Any help would be appreciated.

Collaborative Filtering from Scratch: Runtime Error during fit. (line 41)
“RuntimeError: input and target shapes do not match: input [64], target [64 x 1] at /opt/conda/conda-bld/pytorch_1525909934016/work/aten/src/THCUNN/generic/MSECriterion.cu:15”

I have encountered a runtime error that I am so far not able to debug.
At this point I am just using the code as-is to try to understand this section.
I re-downloaded the notebook and I have updated the conda environment, but I still get the error.

I’m getting the same error. If I had to guess, it has to do with the dimensionality of the target (y) and the input (predictions) vectors.

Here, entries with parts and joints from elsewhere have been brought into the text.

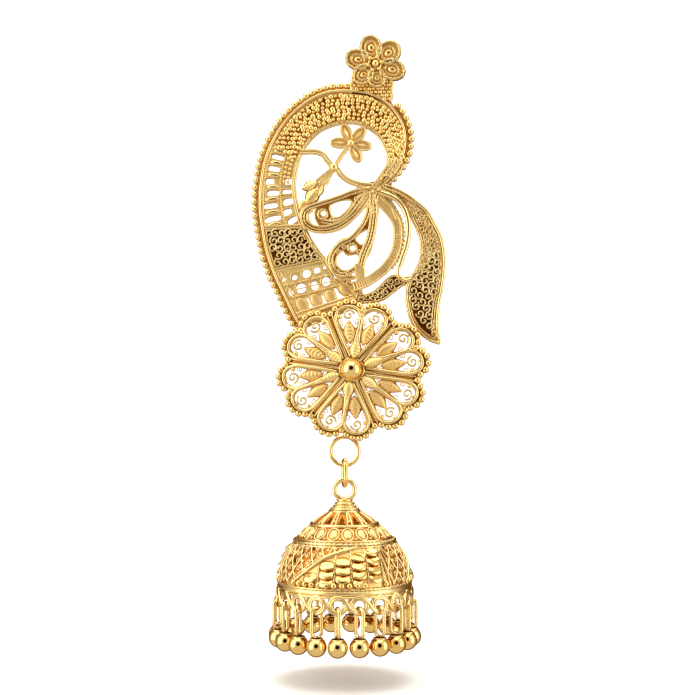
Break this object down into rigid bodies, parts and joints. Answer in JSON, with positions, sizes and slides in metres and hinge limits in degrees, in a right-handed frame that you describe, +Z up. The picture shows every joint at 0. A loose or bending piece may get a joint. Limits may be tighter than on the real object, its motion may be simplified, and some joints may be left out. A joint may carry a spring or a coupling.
{
  "type": "jhumka earring",
  "caption": "Long gold drop earring: a pierced peacock plate with a flower stud, a rosette, and a swinging domed bell fringed with small balls.",
  "frame": {"origin": "the ear post's axis where it leaves the back of the plate, behind the top flower", "axes": "+Z up along the hanging earring, +Y back along the ear post into the ear, +X to the right as seen from the front"},
  "size_m": [0.0273, 0.0217, 0.0852],
  "materials": {
    "filigree_gold": "yellow gold plating over cast and wire-worked brass, satin with bright edges",
    "beaded_gold": "yellow gold plating over small soldered grains, bright",
    "polished_gold": "yellow gold plating, polished"
  },
  "bodies": {
    "plate": {"crescent_band": "filigree_gold", "rim_grains_right": "beaded_gold", "rim_grains_left": "beaded_gold", "top_flower": "filigree_gold", "ear_post": "polished_gold", "vine_scroll": "filigree_gold", "upper_feather_loop": "filigree_gold", "lower_feather_loop": "filigree_gold", "sickle": "filigree_gold", "tail_feather": "filigree_gold", "rosette": "filigree_gold", "rosette_leaves": "filigree_gold", "rosette_boss": "polished_gold", "jump_ring": "polished_gold"},
    "link": {"link": "polished_gold"},
    "bell": {"bell": "filigree_gold", "gallery": "filigree_gold", "drop_01": "polished_gold", "drop_02": "polished_gold", "drop_03": "polished_gold", "drop_04": "polished_gold", "drop_05": "polished_gold", "drop_06": "polished_gold", "drop_07": "polished_gold", "drop_08": "polished_gold", "drop_09": "polished_gold", "drop_10": "polished_gold", "drop_11": "polished_gold", "drop_12": "polished_gold", "drop_13": "polished_gold", "drop_14": "polished_gold", "drop_15": "polished_gold", "drop_16": "polished_gold", "drop_17": "polished_gold", "drop_18": "polished_gold", "drop_19": "polished_gold", "drop_20": "polished_gold"}
  },
  "joints": [
    {"name": "link_swing", "type": "hinge", "parent": "plate", "child": "link", "pos_m": [-0.0043, -0.001, -0.05608], "axis": [1, 0, 0], "range_deg": [-40, 40]},
    {"name": "bell_swing", "type": "hinge", "parent": "link", "child": "bell", "pos_m": [-0.0043, -0.001, -0.05885], "axis": [0, 1, 0], "range_deg": [-40, 40]}
  ]
}
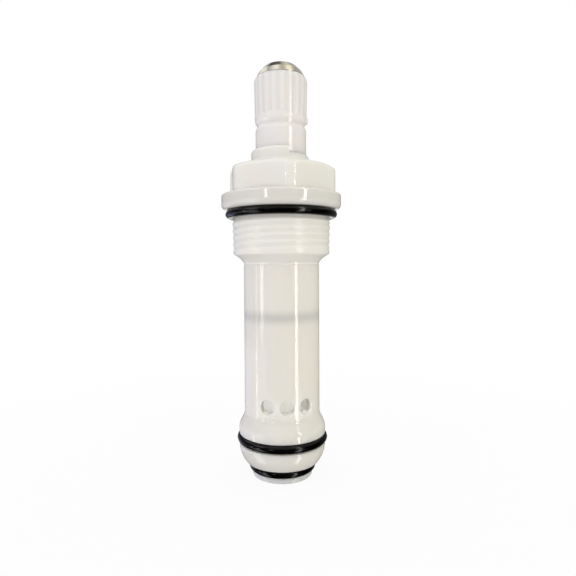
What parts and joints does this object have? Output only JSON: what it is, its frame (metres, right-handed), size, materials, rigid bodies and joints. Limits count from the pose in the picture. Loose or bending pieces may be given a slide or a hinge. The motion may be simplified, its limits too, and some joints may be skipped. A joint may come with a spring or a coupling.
{
  "type": "diverter stem",
  "caption": "Rising-spindle diverter stem: splined spindle with metal insert, hex-headed threaded bonnet with flange, ported tube, seat nose and seal rings.",
  "frame": {"origin": "centre of the nose's end face, on the stem's axis, the lowest point of the part", "axes": "+Z along the stem's axis from the nose to the splined end; -Y faces the viewer of the picture; +X is to its right"},
  "size_m": [0.0256, 0.0256, 0.0874],
  "materials": {
    "bonnet_plastic": "milky moulded acetal, satin gloss",
    "barrel_plastic": "milky translucent moulded acetal, glossy",
    "spindle_plastic": "milky moulded acetal with a warm tint",
    "plunger_plastic": "white moulded acetal",
    "seal_rubber": "black, wet-looking gloss",
    "washer_rubber": "black, dull",
    "insert_metal": "bright nickel plate",
    "steel": "plain stainless steel"
  },
  "bodies": {
    "housing": {"bonnet": "bonnet_plastic", "barrel": "barrel_plastic", "bonnet_o_ring": "seal_rubber", "nose_o_ring_large": "seal_rubber", "nose_o_ring_small": "seal_rubber", "barrel_seal_ring": "seal_rubber"},
    "plunger_set": {"plunger": "plunger_plastic", "piston_o_ring": "seal_rubber", "seat_washer": "washer_rubber", "washer_screw": "steel", "thrust_washer": "plunger_plastic"},
    "spindle_set": {"spindle": "spindle_plastic", "handle_screw_insert": "insert_metal", "spindle_o_ring_upper": "seal_rubber", "spindle_o_ring_lower": "seal_rubber", "swivel_clip": "steel"}
  },
  "joints": [
    {"name": "plunger_slide", "type": "slide", "parent": "housing", "child": "plunger_set", "axis": [0, 0, 1], "range_m": [-0.0056, 0]},
    {"name": "spindle_turn", "type": "hinge", "parent": "plunger_set", "child": "spindle_set", "pos_m": [0, 0, 0.0372], "axis": [0, 0, 1], "range_deg": [-420, 0]}
  ],
  "couplings": [
    {"joint": "plunger_slide", "follows": "spindle_turn", "m_per_rad": 0.00076394}
  ]
}
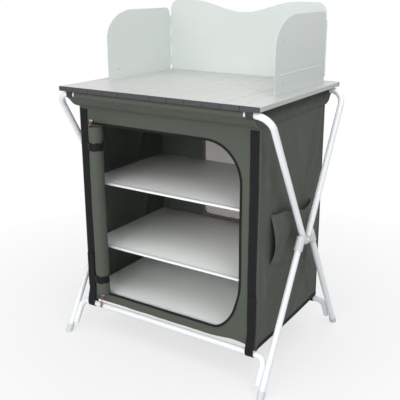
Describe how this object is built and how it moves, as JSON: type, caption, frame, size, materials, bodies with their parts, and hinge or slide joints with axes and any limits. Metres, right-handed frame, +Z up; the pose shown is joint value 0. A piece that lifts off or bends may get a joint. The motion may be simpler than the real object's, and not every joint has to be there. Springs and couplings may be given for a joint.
{
  "type": "camp kitchen table",
  "caption": "Folding camp kitchen table with a roll-up slatted top, a folding windscreen, a scissor frame of bent tube and a cloth cabinet with shelves.",
  "frame": {"origin": "on the ground, midway between the four feet", "axes": "+Z up, the open front faces -Y and +X is to the right of someone facing the front"},
  "size_m": [0.774, 0.5752, 1.0972],
  "materials": {
    "slat": "satin anodised aluminium, with dark grey plastic end caps",
    "screen": "pale grey-green powder coat",
    "bright_metal": "plated steel",
    "tube": "white powder coat",
    "hub": "moulded light grey plastic",
    "foot": "moulded grey plastic",
    "saddle": "moulded black plastic",
    "cloth": "dark olive grey coated polyester weave",
    "mesh": "black open net",
    "webbing": "black woven tape",
    "zip_pull": "dull red cord and grip",
    "shelf_board": "fibreboard with light grey laminate",
    "shelf_trim": "white plastic channel"
  },
  "bodies": {
    "pivots": {"pivot_rivets": "bright_metal"},
    "front_top_frame": {"front_top_bar": "tube", "front_saddles": "saddle", "front_bar_sleeve": "cloth", "hub_outer_left": "hub", "hub_outer_right": "hub", "rear_leg_left": "tube", "rear_leg_right": "tube", "rear_crossbar": "tube", "rear_feet": "foot"},
    "rear_top_frame": {"rear_top_bar": "tube", "rear_saddles": "saddle", "rear_bar_sleeve": "cloth", "hub_inner_left": "hub", "hub_inner_right": "hub", "front_leg_left": "tube", "front_leg_right": "tube", "front_crossbar": "tube", "front_feet": "foot"},
    "cabinet": {"skirt": "cloth", "cabinet_front_cloth": "cloth", "cabinet_left_cloth": "cloth", "cabinet_right_cloth": "cloth", "cabinet_back_cloth": "cloth", "cabinet_floor_cloth": "cloth", "mesh_window": "mesh", "corner_webbing": "webbing", "hem_binding": "webbing", "side_pocket": "cloth", "door_roll": "cloth", "roll_straps": "webbing", "zip_tape": "webbing", "upper_zip_slider": "bright_metal", "lower_zip_slider": "bright_metal"},
    "upper_pull": {"upper_zip_pull": "zip_pull"},
    "lower_pull": {"lower_zip_pull": "zip_pull"},
    "windscreen": {"windscreen_back": "screen", "windscreen_hinge_pins": "bright_metal"},
    "left_wing": {"windscreen_wing_left": "screen", "wing_rivets_left": "bright_metal"},
    "right_wing": {"windscreen_wing_right": "screen", "wing_rivets_right": "bright_metal"},
    "bottom_board": {"bottom_shelf": "shelf_board", "bottom_shelf_trim": "shelf_trim"},
    "middle_board": {"middle_shelf": "shelf_board", "middle_shelf_trim": "shelf_trim"},
    "top_board": {"top_shelf": "shelf_board", "top_shelf_trim": "shelf_trim"},
    "table_top": {"slat_06": "slat"},
    "slat_body_01": {"slat_01": "slat"},
    "slat_body_02": {"slat_02": "slat"},
    "slat_body_03": {"slat_03": "slat"},
    "slat_body_04": {"slat_04": "slat"},
    "slat_body_05": {"slat_05": "slat"},
    "slat_body_07": {"slat_07": "slat"},
    "slat_body_08": {"slat_08": "slat"},
    "slat_body_09": {"slat_09": "slat"},
    "slat_body_10": {"slat_10": "slat"},
    "slat_body_11": {"slat_11": "slat"},
    "slat_body_12": {"slat_12": "slat"}
  },
  "joints": [
    {"name": "table_top_lift", "type": "slide", "parent": "pivots", "child": "table_top", "axis": [0, 0, 1], "range_m": [0, 0.7]},
    {"name": "front_frame_fold", "type": "hinge", "parent": "pivots", "child": "front_top_frame", "pos_m": [0, 0, 0.404], "axis": [-1, 0, 0], "range_deg": [0, 28], "deforming": ["skirt", "cabinet_front_cloth", "cabinet_left_cloth", "cabinet_right_cloth", "cabinet_back_cloth", "cabinet_floor_cloth", "mesh_window", "corner_webbing", "hem_binding", "side_pocket", "door_roll", "roll_straps", "zip_tape"]},
    {"name": "rear_frame_fold", "type": "hinge", "parent": "pivots", "child": "rear_top_frame", "pos_m": [0, 0, 0.404], "axis": [1, 0, 0], "range_deg": [0, 28]},
    {"name": "cabinet_rise", "type": "slide", "parent": "pivots", "child": "cabinet", "axis": [0, 0, 1], "range_m": [0, 0.07]},
    {"name": "bottom_board_slide", "type": "slide", "parent": "cabinet", "child": "bottom_board", "axis": [0, -1, 0], "range_m": [0, 0.45]},
    {"name": "middle_board_slide", "type": "slide", "parent": "cabinet", "child": "middle_board", "axis": [0, -1, 0], "range_m": [0, 0.45]},
    {"name": "top_board_slide", "type": "slide", "parent": "cabinet", "child": "top_board", "axis": [0, -1, 0], "range_m": [0, 0.45]},
    {"name": "windscreen_lift", "type": "slide", "parent": "table_top", "child": "windscreen", "axis": [0, 0, 1], "range_m": [0, 0.15]},
    {"name": "left_wing_fold", "type": "hinge", "parent": "windscreen", "child": "left_wing", "pos_m": [-0.303, 0.2575, 0.85], "axis": [0, 0, 1], "range_deg": [0, 90]},
    {"name": "right_wing_fold", "type": "hinge", "parent": "windscreen", "child": "right_wing", "pos_m": [0.303, 0.254, 0.85], "axis": [0, 0, -1], "range_deg": [0, 90]},
    {"name": "upper_pull_swing", "type": "hinge", "parent": "cabinet", "child": "upper_pull", "pos_m": [-0.276, -0.2209, 0.739], "axis": [-1, 0, 0], "range_deg": [0, 90]},
    {"name": "lower_pull_swing", "type": "hinge", "parent": "cabinet", "child": "lower_pull", "pos_m": [-0.262, -0.2209, 0.1412], "axis": [-1, 0, 0], "range_deg": [0, 76]},
    {"name": "slat_07_curl", "type": "hinge", "parent": "table_top", "child": "slat_body_07", "pos_m": [0, 0, 0.836], "axis": [0, 1, 0], "range_deg": [0, 25]},
    {"name": "slat_08_curl", "type": "hinge", "parent": "slat_body_07", "child": "slat_body_08", "pos_m": [0.05833, 0, 0.836], "axis": [0, 1, 0], "range_deg": [0, 25]},
    {"name": "slat_09_curl", "type": "hinge", "parent": "slat_body_08", "child": "slat_body_09", "pos_m": [0.11667, 0, 0.836], "axis": [0, 1, 0], "range_deg": [0, 25]},
    {"name": "slat_10_curl", "type": "hinge", "parent": "slat_body_09", "child": "slat_body_10", "pos_m": [0.175, 0, 0.836], "axis": [0, 1, 0], "range_deg": [0, 25]},
    {"name": "slat_11_curl", "type": "hinge", "parent": "slat_body_10", "child": "slat_body_11", "pos_m": [0.23333, 0, 0.836], "axis": [0, 1, 0], "range_deg": [0, 25]},
    {"name": "slat_12_curl", "type": "hinge", "parent": "slat_body_11", "child": "slat_body_12", "pos_m": [0.29167, 0, 0.836], "axis": [0, 1, 0], "range_deg": [0, 25]},
    {"name": "slat_05_curl", "type": "hinge", "parent": "table_top", "child": "slat_body_05", "pos_m": [-0.05833, 0, 0.836], "axis": [0, -1, 0], "range_deg": [0, 25]},
    {"name": "slat_04_curl", "type": "hinge", "parent": "slat_body_05", "child": "slat_body_04", "pos_m": [-0.11667, 0, 0.836], "axis": [0, -1, 0], "range_deg": [0, 25]},
    {"name": "slat_03_curl", "type": "hinge", "parent": "slat_body_04", "child": "slat_body_03", "pos_m": [-0.175, 0, 0.836], "axis": [0, -1, 0], "range_deg": [0, 25]},
    {"name": "slat_02_curl", "type": "hinge", "parent": "slat_body_03", "child": "slat_body_02", "pos_m": [-0.23333, 0, 0.836], "axis": [0, -1, 0], "range_deg": [0, 25]},
    {"name": "slat_01_curl", "type": "hinge", "parent": "slat_body_02", "child": "slat_body_01", "pos_m": [-0.29167, 0, 0.836], "axis": [0, -1, 0], "range_deg": [0, 25]}
  ],
  "couplings": [
    {"joint": "front_frame_fold", "follows": "table_top_lift", "rad_per_m": 0.69806},
    {"joint": "rear_frame_fold", "follows": "table_top_lift", "rad_per_m": 0.69806},
    {"joint": "cabinet_rise", "follows": "table_top_lift", "ratio": 0.09999},
    {"joint": "bottom_board_slide", "follows": "table_top_lift", "ratio": 0.64279},
    {"joint": "middle_board_slide", "follows": "table_top_lift", "ratio": 0.64279},
    {"joint": "top_board_slide", "follows": "table_top_lift", "ratio": 0.64279},
    {"joint": "slat_07_curl", "follows": "table_top_lift", "rad_per_m": 0.62327},
    {"joint": "slat_08_curl", "follows": "table_top_lift", "rad_per_m": 0.62327},
    {"joint": "slat_09_curl", "follows": "table_top_lift", "rad_per_m": 0.62327},
    {"joint": "slat_10_curl", "follows": "table_top_lift", "rad_per_m": 0.62327},
    {"joint": "slat_11_curl", "follows": "table_top_lift", "rad_per_m": 0.62327},
    {"joint": "slat_12_curl", "follows": "table_top_lift", "rad_per_m": 0.62327},
    {"joint": "slat_05_curl", "follows": "table_top_lift", "rad_per_m": 0.62327},
    {"joint": "slat_04_curl", "follows": "table_top_lift", "rad_per_m": 0.62327},
    {"joint": "slat_03_curl", "follows": "table_top_lift", "rad_per_m": 0.62327},
    {"joint": "slat_02_curl", "follows": "table_top_lift", "rad_per_m": 0.62327},
    {"joint": "slat_01_curl", "follows": "table_top_lift", "rad_per_m": 0.62327}
  ]
}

y.shape prints (100004,), so I think somewhere where the batch is being created the target is being chunked into a [64 x 1] vector instead of a [64] vector

The EmbeddingDot module method forward returns a 1-dim Tensor [ batchsize] instead of a 2d [batchsize , 1]
return (u*m).sum(1) #with a length of batch size
you can convert this to a 2 dim tensor by updating the EmbeddingDot Class method code

original : return (u*m).sum(1)

new : out1 = (u*m).sum(1)
return out1.view(len(out1),1)

view is a pytorch tensor method to allowing to rearrange the shape of the tensor.
Use the length of the original tensor as dim0 and 1 as the dim1

I have a question about using more than 2 features (UserID, MovieID) but also like Movie Genres, etc. Jeremy does mention a hint about it towards the end that we can additionally concatenate latent vectors of movie genres and other features in addition to those of userID, movieID. How do we create those additional latent vectors when collab filtering allows us to crosstab userID against the movieID? If anyone tried this, could you share code please?

I’m a little confused when Jeremy says that we’re going to multiply our concatenation of user and movie lookups by a matrix that has nu + mu number of rows. My understanding is that it should be nf + mf instead, no? Because when we take extracts from U and M each has a length of nf and mf accordingly and after concatenating them we get nf + mf.